In contrast, molecular dynamics provides deterministic, time-resolved trajectories by numerically integrating Newton's equations of motion for all particles in the system. MD explicitly calculates forces from an interatomic potential, yielding detailed information about dynamical processes, transport properties, and time-dependent responses. Its fundamental limitation is the timescale, typically constrained to microseconds or less for all-atom models due to the femtosecond-scale integration steps required for stability. This makes MD ill-suited for observing rare events—like nucleation, diffusion in solids, or long-timescale conformational changes—that occur on times orders of magnitude longer than the simulation window. While MD offers the most "realistic" portrayal of dynamical evolution within its temporal reach, its computational cost scales with the number of particles and the desired physical time, creating a significant gap for processes governed by infrequent but rapid transitions between metastable states.

The kinetic Monte Carlo method is designed specifically to bridge this timescale gap for systems whose dynamics can be described as a sequence of discrete, infrequent events. KMC requires a pre-defined catalog of possible processes (e.g., atomic hops, chemical reactions, adsorption events) and their associated rates, typically calculated from transition state theory or MD simulations. The algorithm then selects and executes one event probabilistically, with a time increment inversely proportional to the total escape rate from the current state. This allows KMC to leap over the vibrational periods simulated in MD, directly advancing the system from one metastable configuration to the next, thereby accessing seconds, hours, or even geological timescales. Its efficacy is entirely dependent on the completeness and accuracy of the predefined event catalog; it cannot discover new, unforeseen pathways, and its spatial resolution is limited to the lattice or network on which events are defined, making it ideal for modeling crystal growth, radiation damage evolution, or surface diffusion, but less suitable for liquids or systems with continuous, barrierless motions.

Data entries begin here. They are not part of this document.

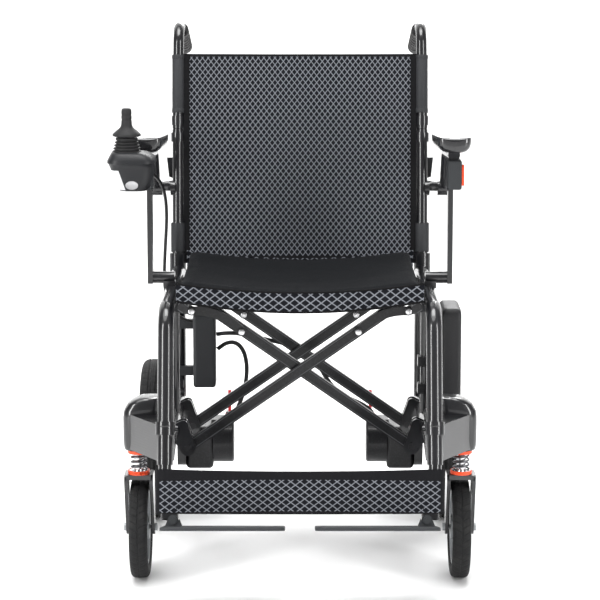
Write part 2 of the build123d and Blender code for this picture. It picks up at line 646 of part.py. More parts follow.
def build():
    nodes["right_side_frame"] = side_frame(1)
    nodes["left_side_frame"] = other_side(side_frame(-1))
    keep_pair("leg_tube", leg_tube())
    keep_pair("footplate", footplate())
    nodes["calf_strap"] = calf_strap()
    nodes["cross_bars_a"] = cross_bars(1, "a")
    nodes["cross_bars_b"] = cross_bars(-1, "b")
    nodes["right_links"] = Compound(links(-bar_gap / 2 - bar_deep))
    nodes["left_links"] = Compound([other_side(piece) for piece in links(bar_gap / 2)])
    nodes["seat_cushion"] = seat_cushion()
    keep_pair("back_post", back_post())
    upper, path = back_cane()
    keep_pair("back_cane", upper)
    keep_pair("push_grip", push_grip(path))
    nodes["back_sling_lower"] = sling(sling_low, fold_up - 3)
    nodes["back_sling_upper"] = sling(fold_up + 3, sling_top)
    keep_pair("armrest_pad", armrest_pad())
    keep_pair("armrest_frame", armrest_frame())
    keep_pair("armrest_latch", armrest_latch())
    keep_pair("release_lever", release_lever())
    keep_pair("caster_stem", caster_stem())
    keep_pair("caster_spring", caster_spring())
    keep_pair("caster_fork", caster_fork())
    tyre, rim = caster_wheel_parts()
    keep_pair("caster_tyre", tyre)
    keep_pair("caster_rim", rim)
    tyre, hub = rear_wheel_parts()
    keep_pair("rear_tyre", tyre)
    keep_pair("rear_hub", hub)
    keep_pair("drive_motor", drive_motor())
    keep_pair("clutch_lever", clutch_lever())
    nodes["controller_box"] = controller_box()
    nodes["battery_bracket"] = battery_bracket()
    nodes["battery_case"] = battery_case()
    house, cover = joystick_parts()
    yoke, knob, boot = joystick_mechanism()
    nodes["joystick_housing"] = house
    nodes["joystick_cover"] = buttons(cover)
    nodes["joystick_yoke"] = yoke
    nodes["joystick_knob"] = knob
    nodes["joystick_boot"] = boot
    nodes["joystick_cable"] = cable(joystick_cord, 6)
    nodes["motor_cable_left"] = cable(left_cord, 8, 3)
    nodes["motor_cable_right"] = cable(right_cord, 8, 3)


build()
whole = Compound(list(nodes.values())).bounding_box()
origin = Vector((whole.min.X + whole.max.X) / 2, (whole.min.Y + whole.max.Y) / 2, whole.min.Z)
os.makedirs("parts", exist_ok=True)
for name, shape in nodes.items():
    export_step(Pos(-origin.X, -origin.Y, -origin.Z) * shape, f"parts/{name}.step")
print("nodes", len(nodes), "origin", origin, "size", whole.size)
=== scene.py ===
import math
import bpy
import bmesh
from mathutils import Matrix, Vector


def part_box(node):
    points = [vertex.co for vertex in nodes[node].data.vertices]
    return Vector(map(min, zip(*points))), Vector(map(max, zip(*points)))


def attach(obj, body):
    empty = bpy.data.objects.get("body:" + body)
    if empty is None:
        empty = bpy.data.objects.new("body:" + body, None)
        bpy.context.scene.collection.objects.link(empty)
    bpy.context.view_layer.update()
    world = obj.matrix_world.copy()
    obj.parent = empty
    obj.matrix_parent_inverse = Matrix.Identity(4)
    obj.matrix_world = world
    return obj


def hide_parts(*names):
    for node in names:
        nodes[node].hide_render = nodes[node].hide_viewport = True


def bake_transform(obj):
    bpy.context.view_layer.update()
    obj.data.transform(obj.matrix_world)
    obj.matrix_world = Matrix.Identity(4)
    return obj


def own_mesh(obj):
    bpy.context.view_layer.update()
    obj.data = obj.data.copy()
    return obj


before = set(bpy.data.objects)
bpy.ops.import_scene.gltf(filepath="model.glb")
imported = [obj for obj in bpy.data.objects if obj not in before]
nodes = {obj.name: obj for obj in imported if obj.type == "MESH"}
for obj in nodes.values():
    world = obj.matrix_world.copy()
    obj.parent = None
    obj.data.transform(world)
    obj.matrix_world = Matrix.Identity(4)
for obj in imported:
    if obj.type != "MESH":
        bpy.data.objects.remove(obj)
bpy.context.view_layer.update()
print("frame loaded", len(nodes), "nodes")

# places are worked out from the chair's middle plane and its caster stems, in millimetres
stemLow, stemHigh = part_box("right_caster_stem")
midX = (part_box("left_side_frame")[0].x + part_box("right_side_frame")[1].x) / 2
stemY = 0.045  # caster stems behind the chair's front datum
frontY = (stemLow.y + stemHigh.y) / 2 - stemY


def spot(x, y, z):
    return Vector((midX + x / 1000, frontY + y / 1000, z / 1000))


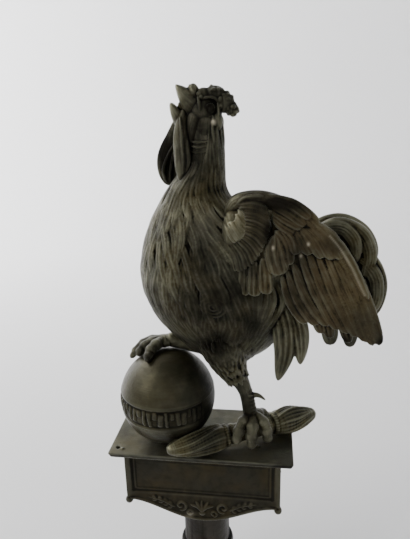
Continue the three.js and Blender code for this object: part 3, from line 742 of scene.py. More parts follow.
def wing(side):
    """A whole wing: its leading rim, shoulder, rows of feathers and the ring round the shoulder."""
    sunk = -2 - 2.5 * np.exp(-np.arange(len(WING_LEADING)))
    rim = wing_point(side, *(np.array(WING_LEADING) - [2.4, 4.4]).T, sunk)
    forms = [limb(rim, [3.6, 5.4, 5.4, 4.6, 3.8, 3.2, 2.8, 1.6], 20, 50)]
    forms.append(ball(wing_point(side, *SHOULDER), SHOULDER_SIZE, 28, 20))
    for lines, *how in FEATHER_ROWS:
        forms += [plume(side, line, *how) for line in lines]
    forms += [plume(side, line, half, 3.0, 1.7, 4, 0.25, 0.1) for half, line in INNER_FEATHERS]
    forms += ring(side)
    for line in SHOULDER_LINES:
        points = wing_point(side, *np.array(line).T, 2.2)
        forms.append(blade(points, even(1.4), even(1.3), (0, side, 0.2), 12, 24))
    return forms


# The tail

def tail():
    """The rump, the tail's core and the sickle feathers on both sides of it."""
    forms = [ball((60, 0, 258), (24, 17.3, 25), 32, 24)]
    forms += [ball((86, 0, 270), (19, 6, 20), 32, 24), ball((99, 0, 254), (13, 5, 22), 32, 24)]
    for across, half, arch in SICKLES:
        for side in ([1] if across == 0 else [-1, 1]):
            points = [[x, side * (across + 0.8 * i), z] for i, (x, z) in enumerate(arch)]
            forms.append(blade(points, plumed(half), even(2.3, 3), (0, side, 0), 44, 44, 0.75, 6, 0.2, True))
    return forms


def hanging(side):
    """The broad feathers that hang on one side under the tail."""
    forms = []
    for i, (half, line) in enumerate(HANGING):
        points = [[x, side * (19 - 2 * i), z] for x, z in line]
        forms.append(blade(points, tress(half), even(2.8, 3), (0.2, side, 0), 44, 40, 0.8, 5, 0.3, True))
    return forms


# The legs

def toe(points):
    """A toe with a swollen pad at each joint."""
    line = path(points)
    pads = ((0.3, 4.6), (0.56, 4.4), (0.8, 3.7))
    return [limb(points, [4.2, 3.9, 3.4, 2.2], 14, 24)] + [
        ball(line(t), (size, size, size * 0.9), 14, 10) for t, size in pads
    ]


def spur(*points):
    return blade(points, narrowing(2.6, 0.6), narrowing(2.6, 0.6), (0.1, -1, 0.1), 12, 16)


def scales(points, radius, count, side):
    """Broad scutes down the front of a shank."""
    line = path(points)
    forms = []
    for i in range(count):
        t = (i + 0.5) / count
        along = unit(line(t + 0.01) - line(t - 0.01))
        out = unit(np.cross(along, (0, side, 0.0)))
        forms.append(ball(line(t) - out * 0.9, (radius * 0.98, radius * 0.98, radius * 0.5), 14, 8))
    return forms


THIGH_FEATHER = 7.0


def thigh_feathers(line, radii, count):
    """Short feathers all over a thigh."""
    forms = []
    at = path(line)
    spots = np.linspace(0, 1, len(radii))
    for i in range(count):
        t = (i + chance.uniform(0, 1)) / count
        turn = chance.uniform(-np.pi, np.pi)
        here, ahead = at(t), min(t + 0.16, 1.0)
        along = unit(at(min(t + 0.02, 1.0)) - at(max(t - 0.02, 0)))
        side = unit(np.cross(along, (1.0, 0.3, 0)))
        out = side * math.cos(turn) + np.cross(along, side) * math.sin(turn)
        r0, r1 = np.interp([t, ahead], spots, radii)
        reach = unit(at(ahead) - here) * THIGH_FEATHER
        middle = here + reach * 0.5 + out * ((r0 + r1) / 2)
        points = [here + out * (r0 - 1.0), middle, here + reach + out * (r1 + 0.1)]
        forms.append(blade(points, leaf(0.9), even(0.5, 4), out, 8, 8))
    return forms


STANDING = [
    [12, -12, 232], [17, -14, 217], [20.4, -13.6, 205], [24.4, -13, 196.4],
    [28.6, -12.4, 189.6], [31.4, -12, 182], [33, -12, 174], [34.5, -12, 163],
]
STANDING_RADII = [17, 15.4, 11.6, 7.8, 5.6, 4.6, 4.5, 5.4]


def standing_leg():
    """The left leg, whose foot grips the thunderbolt."""
    foot = [36.5, -12, 164.5]
    forms = [limb(STANDING, STANDING_RADII, 28, 48)]
    forms.append(spur([33, -12, 179.6], [40, -12, 180], [45.4, -12, 176.4]))
    forms += toe([foot, [36.5, -21, 160], [36, -24, 152], [36.5, -22.5, 145]])
    forms += toe([foot, [44, -16, 161], [46.5, -18, 153], [47, -16.5, 146.5]])
    forms += toe([foot, [30, -18, 161.5], [26.4, -23.6, 155], [25.4, -24, 148.5]])
    forms += toe([foot, [40, -6, 161.5], [43.6, 0, 158], [45.6, 4, 152.5]])
    forms += thigh_feathers(STANDING[:4], STANDING_RADII[:4], 520)
    forms += scales([[28.6, -12.4, 189.6], [31.4, -12, 182], [33, -12, 174], [34.5, -12, 166]], 4.6, 9, -1)
    return forms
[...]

The choice between these methods is not one of superiority but of appropriate mapping between the scientific question and the algorithm's inherent mechanics. MMC is the tool for equilibrium statistics, MD for detailed short-timescale dynamics and force-driven processes, and KMC for the long-timescale evolution of systems dominated by rare, activated events. Hybrid approaches, such as using MD to parametrize KMC rate tables or combining MMC with enhanced sampling techniques, are actively developed to overcome the individual limitations of each method. The ongoing advancement in computational power and algorithmic sophistication continues to blur the traditional boundaries, enabling more multiscale simulations that leverage the strengths of each technique to provide a more comprehensive understanding of material and molecular behavior across vastly different scales of time and length.